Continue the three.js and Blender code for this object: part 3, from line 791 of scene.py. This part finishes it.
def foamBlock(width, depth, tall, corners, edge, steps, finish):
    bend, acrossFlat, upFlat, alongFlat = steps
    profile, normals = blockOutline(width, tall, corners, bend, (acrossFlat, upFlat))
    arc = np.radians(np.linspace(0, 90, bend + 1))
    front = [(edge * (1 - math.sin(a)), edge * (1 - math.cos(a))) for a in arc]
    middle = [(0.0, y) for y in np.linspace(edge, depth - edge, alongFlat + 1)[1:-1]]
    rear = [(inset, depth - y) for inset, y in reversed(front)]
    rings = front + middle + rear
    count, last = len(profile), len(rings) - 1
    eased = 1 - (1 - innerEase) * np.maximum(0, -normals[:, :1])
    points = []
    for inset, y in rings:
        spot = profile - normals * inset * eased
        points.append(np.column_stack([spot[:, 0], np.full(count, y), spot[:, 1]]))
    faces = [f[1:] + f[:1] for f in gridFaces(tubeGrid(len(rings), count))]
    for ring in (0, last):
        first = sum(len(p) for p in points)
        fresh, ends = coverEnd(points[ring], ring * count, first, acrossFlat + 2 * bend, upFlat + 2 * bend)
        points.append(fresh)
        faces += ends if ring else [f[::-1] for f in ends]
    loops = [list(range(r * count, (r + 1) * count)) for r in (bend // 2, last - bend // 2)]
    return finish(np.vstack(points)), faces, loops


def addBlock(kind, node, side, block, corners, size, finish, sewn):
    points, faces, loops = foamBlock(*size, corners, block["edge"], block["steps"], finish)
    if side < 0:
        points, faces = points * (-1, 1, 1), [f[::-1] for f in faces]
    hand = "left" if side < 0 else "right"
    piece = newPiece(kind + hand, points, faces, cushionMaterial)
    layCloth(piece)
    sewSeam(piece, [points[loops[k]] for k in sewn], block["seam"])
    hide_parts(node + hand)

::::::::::

GIVEN EXERCISE
Extract the complete listing verbatim.

COMPLETE OUTPUT
Continue the three.js and Blender code for this object: part 3, from line 791 of scene.py. This part finishes it.
def foamBlock(width, depth, tall, corners, edge, steps, finish):
    bend, acrossFlat, upFlat, alongFlat = steps
    profile, normals = blockOutline(width, tall, corners, bend, (acrossFlat, upFlat))
    arc = np.radians(np.linspace(0, 90, bend + 1))
    front = [(edge * (1 - math.sin(a)), edge * (1 - math.cos(a))) for a in arc]
    middle = [(0.0, y) for y in np.linspace(edge, depth - edge, alongFlat + 1)[1:-1]]
    rear = [(inset, depth - y) for inset, y in reversed(front)]
    rings = front + middle + rear
    count, last = len(profile), len(rings) - 1
    eased = 1 - (1 - innerEase) * np.maximum(0, -normals[:, :1])
    points = []
    for inset, y in rings:
        spot = profile - normals * inset * eased
        points.append(np.column_stack([spot[:, 0], np.full(count, y), spot[:, 1]]))
    faces = [f[1:] + f[:1] for f in gridFaces(tubeGrid(len(rings), count))]
    for ring in (0, last):
        first = sum(len(p) for p in points)
        fresh, ends = coverEnd(points[ring], ring * count, first, acrossFlat + 2 * bend, upFlat + 2 * bend)
        points.append(fresh)
        faces += ends if ring else [f[::-1] for f in ends]
    loops = [list(range(r * count, (r + 1) * count)) for r in (bend // 2, last - bend // 2)]
    return finish(np.vstack(points)), faces, loops


def addBlock(kind, node, side, block, corners, size, finish, sewn):
    points, faces, loops = foamBlock(*size, corners, block["edge"], block["steps"], finish)
    if side < 0:
        points, faces = points * (-1, 1, 1), [f[::-1] for f in faces]
    hand = "left" if side < 0 else "right"
    piece = newPiece(kind + hand, points, faces, cushionMaterial)
    layCloth(piece)
    sewSeam(piece, [points[loops[k]] for k in sewn], block["seam"])
    hide_parts(node + hand)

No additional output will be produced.